President López Obrador laid the foundations and built the first floor of the project, she said. "Now, we are going to build on the changes he made to the country."
"It means more rights, a welfare state, education, health, access to housing, and that a living wage is a right, not a privilege," she added. "That is the difference between neoliberalism and our model, which we call Mexican Humanism."
In essence, she stood on a platform of continuity, pledging to double down on President López Obrador’s agenda. Her win shows that was a proposal supported by a sizeable majority of the Mexican electorate.
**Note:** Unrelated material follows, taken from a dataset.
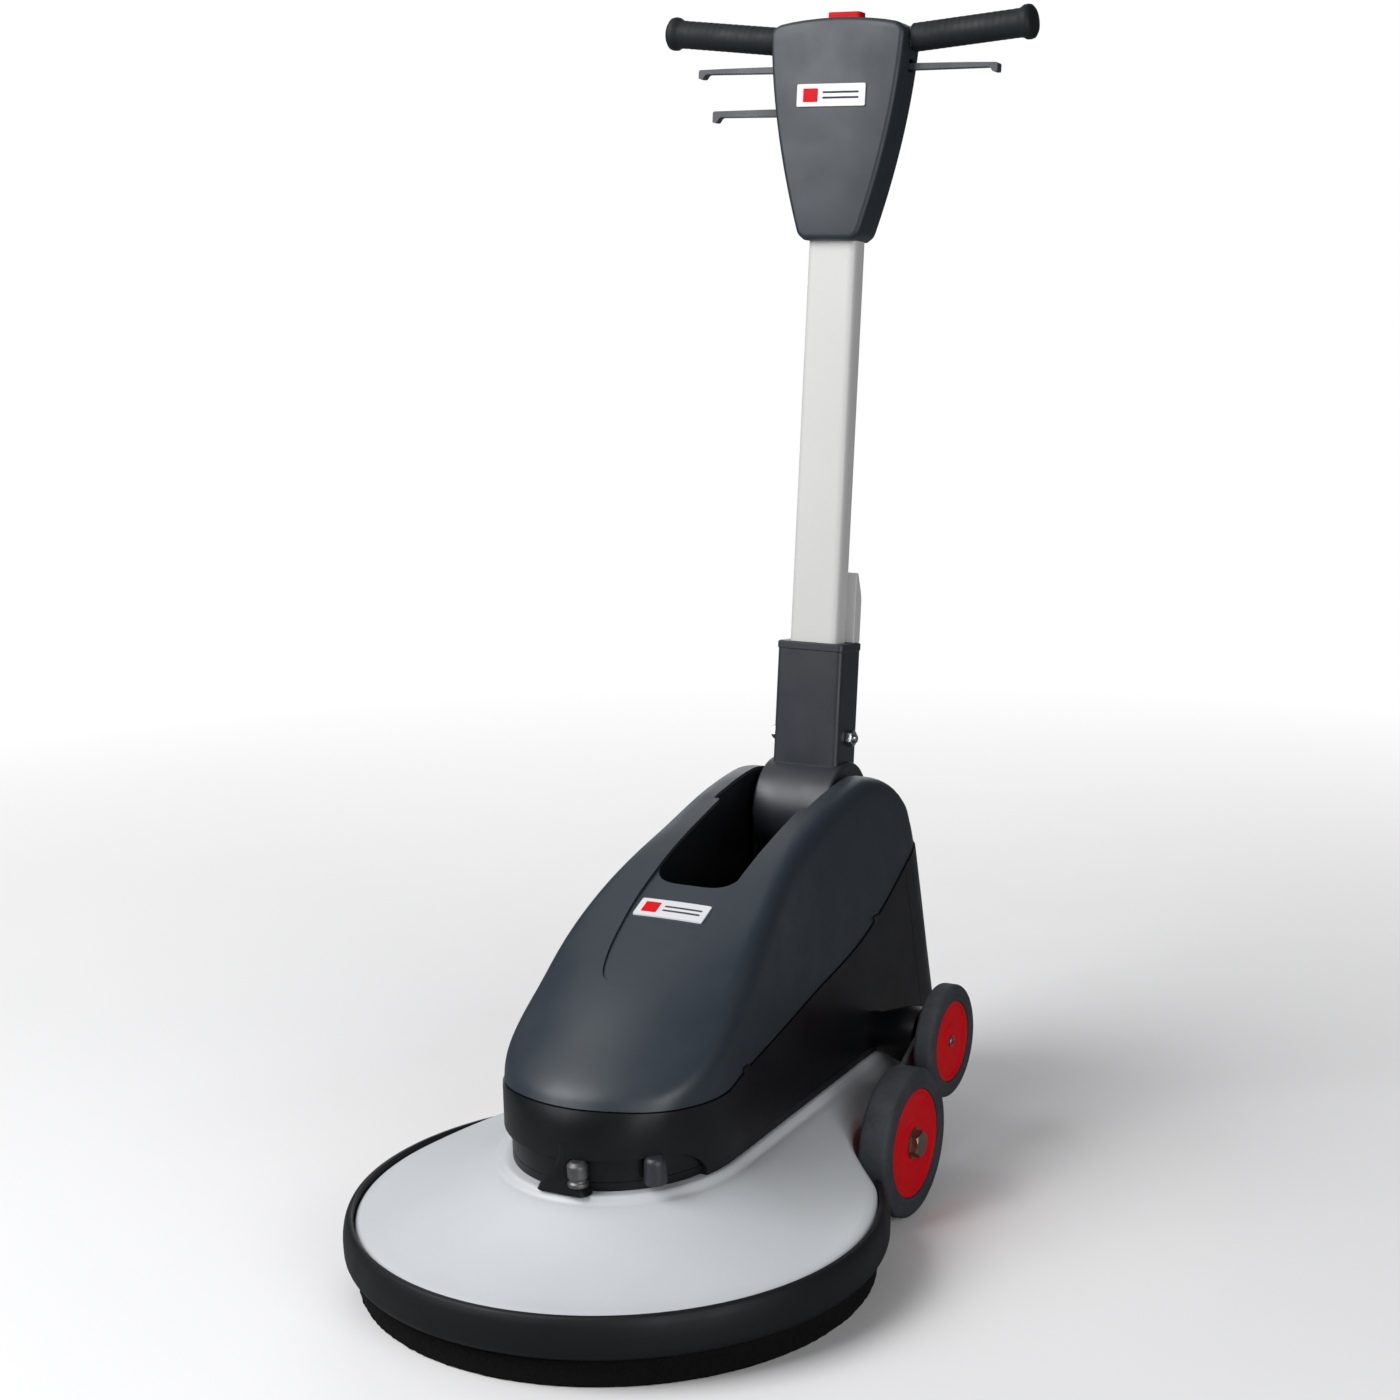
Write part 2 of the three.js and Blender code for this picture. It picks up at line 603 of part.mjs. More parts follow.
function headShells(group) {
  const tubeHole = block([-tubeHalfWidth - gap, tubeHalfWidth + gap], [tubeFront - gap, tubeRear + gap],
    [headBottom - 20, headBottom + 30]);
  const buttonHole = block([-20.5, 20.5], [-14, 5], [headCrown - 12, headCrown + 20]);
  const releaseSlot = block([-100, -20], [-5.8, 5.8], [releaseLeverHeight - 9, releaseLeverHeight + 24]);
  const glandHole = rod('y', 5, 0, 60, [0, 0, 700], 12);
  let cuts = tubeHole.add(buttonHole).add(releaseSlot).add(glandHole).add(barOfRadius(barRadius + 0.5));
  eachSide((side, sign) => {
    const slot = block(span(sign, 40, 100), [-6.8, 6.8], [switchLeverHeight - 8, switchLeverHeight + 10]);
    cuts = cuts.add(slot);
  });
  const front = facing(headOutline(0), headFront, headSplit)
    .subtract(facing(headOutline(headWall), headFront + headWall, headSplit + 1));
  const rear = facing(headOutline(0), headSplit + gap, headRear)
    .subtract(facing(headOutline(headWall), headSplit - 1, headRear - headWall));
  add(group, 'head_front', front.subtract(cuts), hoodPlastic);
  add(group, 'head_rear', rear.subtract(cuts), hoodPlastic);
  const badge = roundedRectangle(42, 12.5, 5, -2, 803);
  add(group, 'head_badge', facing(badge, headFront - gap - 1.5, headFront - gap, 3), badgeWhite);
  const gland = [[5, headRear + gap], [12, headRear + gap], [12, headRear + 7], [9, headRear + 9],
    [7, headRear + 22], [5, headRear + 22]];
  add(group, 'cable_gland', turned(gland, 16, 'y', [0, 0, 700]), blackPlastic);
}

function handlebar(group) {
  add(group, 'handlebar', barOfRadius(barRadius), zincSteel);
  eachSide((side, sign) => {
    const length = gripLength;
    const profile = [[0, length - 4], [barRadius + gap, length - 4], [barRadius + gap, 0], [gripRadius, 0],
      [gripRadius, length - 14], [flangeRadius, length - 9], [flangeRadius, length - 2], [12, length + 3],
      [0, length + 4]];
    const geometry = turnedGeometry(profile, 14);
    geometry.rotateY(sign * (Math.PI / 2 - gripRise));
    geometry.translate(sign * gripStart, barOffset, gripHeight);
    add(group, `grip_${side}`, solid(geometry), gripRubber);
  });
}

// A finger lever: a tapering bar with a round boss at its pivot and a hooked tip.
function lever(pivotX, height, tipX, depth, thickness) {
  const sign = Math.sign(tipX - pivotX);
  const reach = Math.abs(tipX - pivotX);
  const half = thickness / 2;
  const outlinePoints = [[0, -half], [reach - 14, -half + 1.5], [reach - 6, -half - 2.5], [reach, -half - 3],
    [reach, -half + 3], [reach - 8, half - 1.5], [0, half]];
  const bar = polygon(outlinePoints.map(([x, z]) => [pivotX + sign * x, height + z]));
  const boss = rod('y', 8, -depth, depth, [pivotX, 0, height], 14);
  const bore = rod('y', 3 + gap, -20, 20, [pivotX, 0, height], 12);
  return facing(bar, -depth, depth).add(boss).subtract(bore);
}

function controls(group) {
  eachSide((side, sign) => {
    const body = lever(sign * switchPivotX, switchLeverHeight, sign * 184, 6, 10);
    add(group, `switch_lever_${side}`, body, leverPlastic);
    const pin = rod('y', 3, headFront + headWall + gap, headRear - headWall - gap,
      [sign * switchPivotX, 0, switchLeverHeight], 12);
    add(group, `switch_lever_pin_${side}`, pin, zincSteel);
  });
  add(group, 'release_lever', lever(releasePivotX, releaseLeverHeight, -164, 5, 12), leverPlastic);
  const pin = rod('y', 3, headFront + headWall + gap, headRear - headWall - gap,
    [releasePivotX, 0, releaseLeverHeight], 12);
  add(group, 'release_lever_pin', pin, zincSteel);
  add(group, 'switch_block', block([-34, 34], [-20, 10], [812, 830]), blackPlastic);
  const cap = prism('z', roundedRectangle(20, 9, 5, 0, -4.5), 880, 896.7, 3);
  const flange = prism('z', roundedRectangle(24, 10.5, 3, 0, -4.5), 878, 881, 2);
  add(group, 'safety_button', cap.add(flange), redPlastic);
}

function handle() {
  const group = new THREE.Group();
  group.position.set(0, hingeY, hingeZ);
  group.rotation.x = -lean;
  add(group, 'handle_yoke', handleYoke(), castAluminium);
  add(group, 'handle_tube', handleTube(), tubePaint);
  add(group, 'latch_housing', latchHousing(), silverPaint);
  add(group, 'release_rod', releaseRod(), zincSteel);
  boltAndNut(group);
  headShells(group);
  handlebar(group);
  controls(group);
  return group;
}

// ---- the machine ----
const machine = new THREE.Group();
const rearReach = hingeY + headCrown * Math.sin(lean) + headRear * Math.cos(lean);
machine.position.y = -(rearReach - bumperRadius) / 2;
add(machine, 'deck_housing', deckHousing(), silverPaint);
add(machine, 'bumper', bumper(), bumperPlastic);
add(machine, 'floor_plate', floorPlate(), blackPaint);
padDrive(machine);
motor(machine);
bodyShells(machine);
hingeMount(machine);
wheelGear(machine);
machine.add(handle());

export default machine;
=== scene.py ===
"""Looks of the rotary floor machine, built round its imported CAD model.

Shapes are drawn in millimetres in one of two frames and then brought into the row frame in metres:
MACHINE has its origin on the floor under the middle of the pad, with +Y to the rear.
HANDLE has its origin on the hinge, with z up the handle and y across its thickness. What rides on a
body of HANDLE_BODIES is drawn in HANDLE, and everything else in MACHINE.
"""

import json
import math

import bmesh
import bpy
import numpy as np
from mathutils import Matrix, Vector


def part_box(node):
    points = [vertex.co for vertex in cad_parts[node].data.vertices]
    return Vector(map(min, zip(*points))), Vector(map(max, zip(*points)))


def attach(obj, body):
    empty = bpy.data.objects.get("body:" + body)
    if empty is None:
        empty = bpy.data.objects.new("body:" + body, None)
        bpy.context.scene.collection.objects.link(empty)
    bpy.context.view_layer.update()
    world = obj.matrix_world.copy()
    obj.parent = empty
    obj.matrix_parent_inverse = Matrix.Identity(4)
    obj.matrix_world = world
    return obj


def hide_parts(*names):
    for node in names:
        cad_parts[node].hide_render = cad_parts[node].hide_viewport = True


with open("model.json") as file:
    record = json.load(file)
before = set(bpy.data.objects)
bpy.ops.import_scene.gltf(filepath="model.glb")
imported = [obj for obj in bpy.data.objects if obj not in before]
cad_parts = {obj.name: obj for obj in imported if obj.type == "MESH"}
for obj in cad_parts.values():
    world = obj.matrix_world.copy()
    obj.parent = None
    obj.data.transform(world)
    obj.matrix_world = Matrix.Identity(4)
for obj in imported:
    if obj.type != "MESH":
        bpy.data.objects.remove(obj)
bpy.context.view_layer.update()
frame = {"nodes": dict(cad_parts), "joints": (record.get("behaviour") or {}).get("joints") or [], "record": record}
random = np.random.default_rng(7)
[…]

Still, the accusation from her detractors, in particular the second-placed candidate, Xóchitl Gálvez, is that the 4T is mere populism. Furthermore, she suggested Ms Sheinbaum would not be her own woman and would live under her mentor’s authoritarian shadow.
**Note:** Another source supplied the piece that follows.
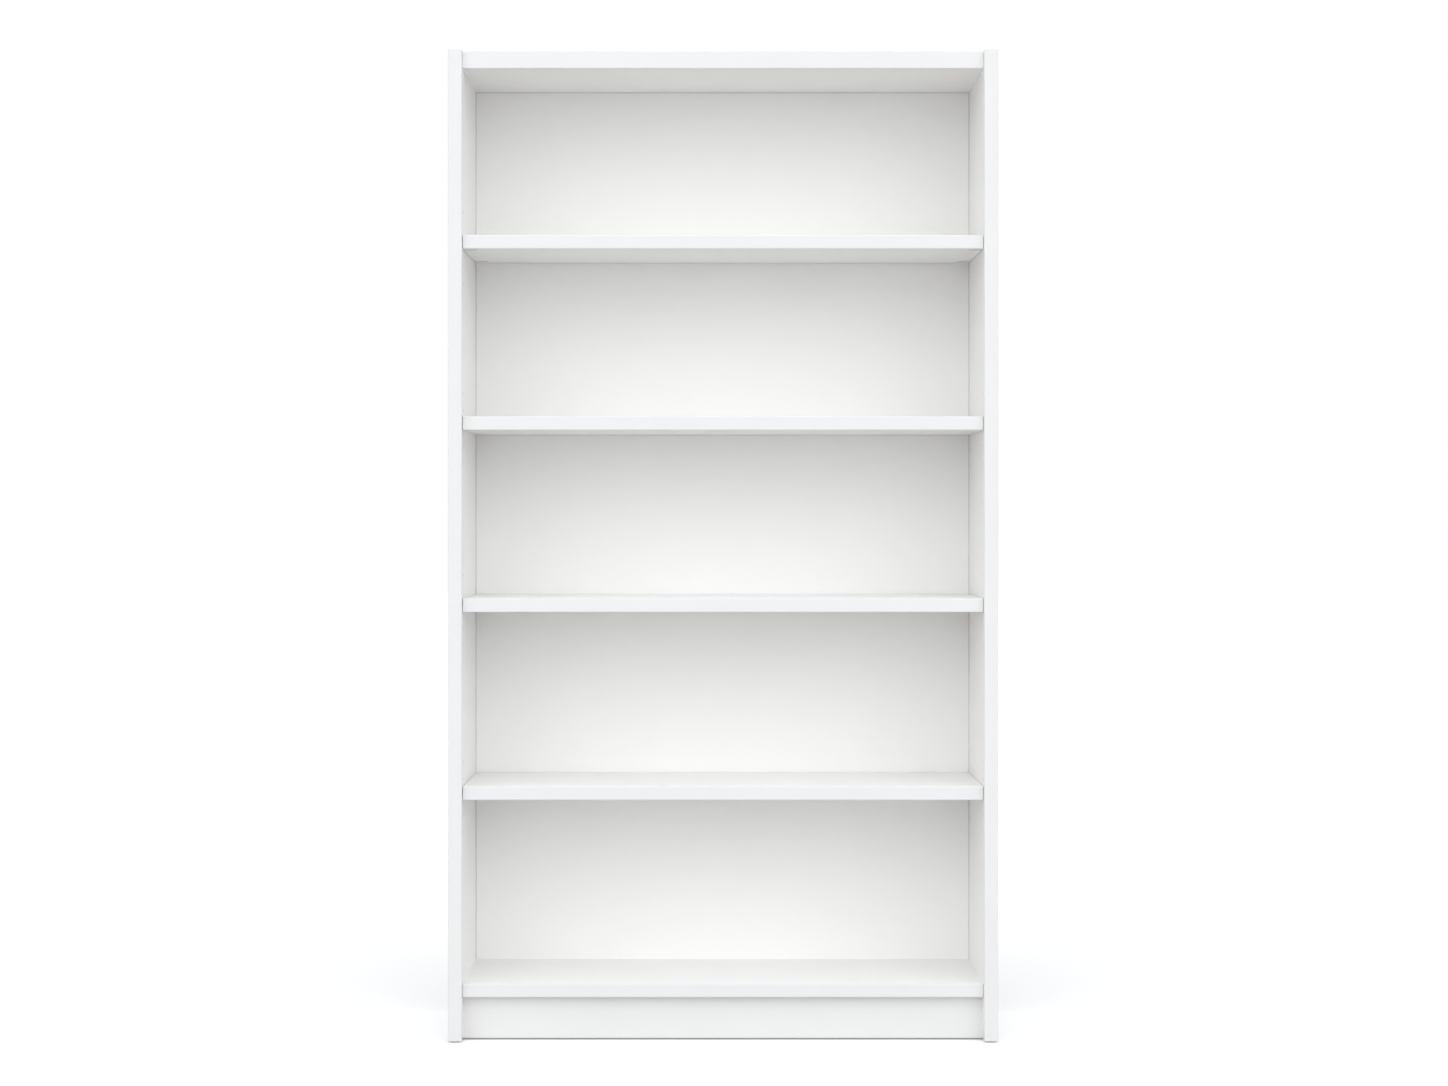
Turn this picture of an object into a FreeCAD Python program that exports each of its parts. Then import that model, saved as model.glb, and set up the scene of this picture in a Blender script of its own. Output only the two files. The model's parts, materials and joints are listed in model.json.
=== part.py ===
import FreeCAD, Part
import os

# A white bookcase: two full-height sides, a thick top and a fixed bottom shelf between them,
# a set-back plinth, a thin back sheet in grooves and four shelves that can be set higher or lower.
# Millimetres. X runs from left to right, Y from front to back and Z up.
# The origin is on the floor under the middle of the case.

# Driving dimensions of the case
case_width = 1000.0
case_depth = 300.0
case_height = 1806.0
board_thickness = 25.0
top_thickness = 32.0
plinth_thickness = 18.0
back_thickness = 3.0
shelf_setback = 12.0
plinth_setback = 32.0
bottom_shelf_underside = 81.0
shelf_undersides = (440.5, 783.0, 1115.0, 1445.5)

# Edge bands on the front edges
band_thickness = 2.0
band_rounding = 1.5
top_band_end_gap = 0.3
bottom_band_end_gap = 1.0
board_chamfer = 0.5

# Back sheet and its grooves
back_recess = 9.0
groove_depth = 8.0
groove_play = 0.1
back_end_play = 0.5
back_lower_edge = bottom_shelf_underside + 2.0

# Shelves and the pins that carry them
shelf_end_gap = 1.0
shelf_rear_gap = 1.0
pin_front_inset = 37.0
pin_column_spacing = 224.0
pin_row_pitch = 32.0
pin_rows = (-2, -1, 0, 1, 2)
pin_stem_radius = 2.5
pin_head_radius = 3.5
pin_seat_height = 2.5
pin_length_each_way = 10.0
pin_hole_depth = 12.0
pin_travel = 12.0
pin_end_chamfer = 0.4
seat_groove_depth = 6.3
seat_groove_width = 8.0

# Cam locks and their bolts
cam_radius = 7.5
cam_height = 13.4
cam_recess = 1.5
cam_hole_depth = 15.0
bolt_depth = 9.5
cam_inset = 24.0
cam_cavity_radius = 5.3
cam_eccentricity = 0.7
cam_cavity_height = 7.6
cam_slot_height = 4.6
cam_slot_margin = 30.0
cam_turn = 180.0
cam_entry_radius = 3.8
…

Vote for Sheinbaum, get Amlo, her critics suggested.
But while some commentators in Mexico seem to expect her to slavishly follow her popular predecessor’s lead, it does not necessarily follow that she will. There are many recent examples in Latin America where a supposed disciple has confounded expectations by striking out on their own.
Ms Sheinbaum herself is dismissive of the accusation. "I will govern with the same principles as Mr López Obrador, and that’s a good thing for Mexicans," she told the BBC.
An urbane technocrat from a well-heeled Jewish family, whose maternal grandparents fled the Holocaust, she cuts a very different figure to Amlo. Their rhetorical styles are far apart. He hammers his points home with a flourish, enthralling his base, while she tends to be more measured and clipped.
She speaks fluent English, having completed her doctoral thesis in California. Before entering politics, she was an accomplished environmental scientist who served on the UN's Intergovernmental Panel on Climate Change (IPCC).
Accordingly, she is likely to be more comfortable on the world stage than her predecessor, whose success partly stems from his direct connection with ordinary people, particularly in indigenous regions and his home state of Tabasco.
For his part, Mr López Obrador insists he has no intention of meddling in her administration. He is looking forward to retirement at his ranch in the southern state of Chiapas, he claims.
Still, however their relationship evolves once he leaves office, most people want to see a marked improvement from Ms Sheinbaum in one key arena: security.
From the launch of her campaign to her victory party - both of which were held in Mexico City’s main plaza, the Zócalo - even her most ardent supporters say they want to see more done to tackle violent crime in the drug-violence ravaged nation.
Ms Sheinbaum says she hopes to reduce the murder rate from 23.3 homicides for every 100,000 residents to about 19.4 per 100,000 by 2027. That would put Mexico on par with Brazil.
She points to her term as Mexico City mayor, during which statistics suggest she oversaw a 50% reduction in the murder rate in the capital.
However, an academic who worked as a security adviser to her campaign said her team acknowledged that strategies which worked for running a city might simply not apply at the national level.
As if any reminder were needed of how high the stakes are, this was the most violent election in modern Mexican history.
In the final moments of his campaign for mayor of the tiny community of Coyuca de Benítez, Alfredo Cabrera was shaking hands with his supporters as he approached the stage to deliver his closing speech. Suddenly, a gunman appeared from behind him and shot the opposition candidate in the back of the head, killing him instantly.
As the crowd fled in sheer panic, some 15 shots rang out. The gunman was killed at the scene by the security forces.
Cabrera was the last of dozens of candidates to be murdered in the campaign. His death was a bloody, terrifying end to this most brutal of votes. As he was lying in a pool of blood in western Mexico, Claudia Sheinbaum was on stage in Mexico City urging her supporters to "make history".
That step is over. Now, to bring drug cartel violence under control, she must succeed where the men who went before her have failed.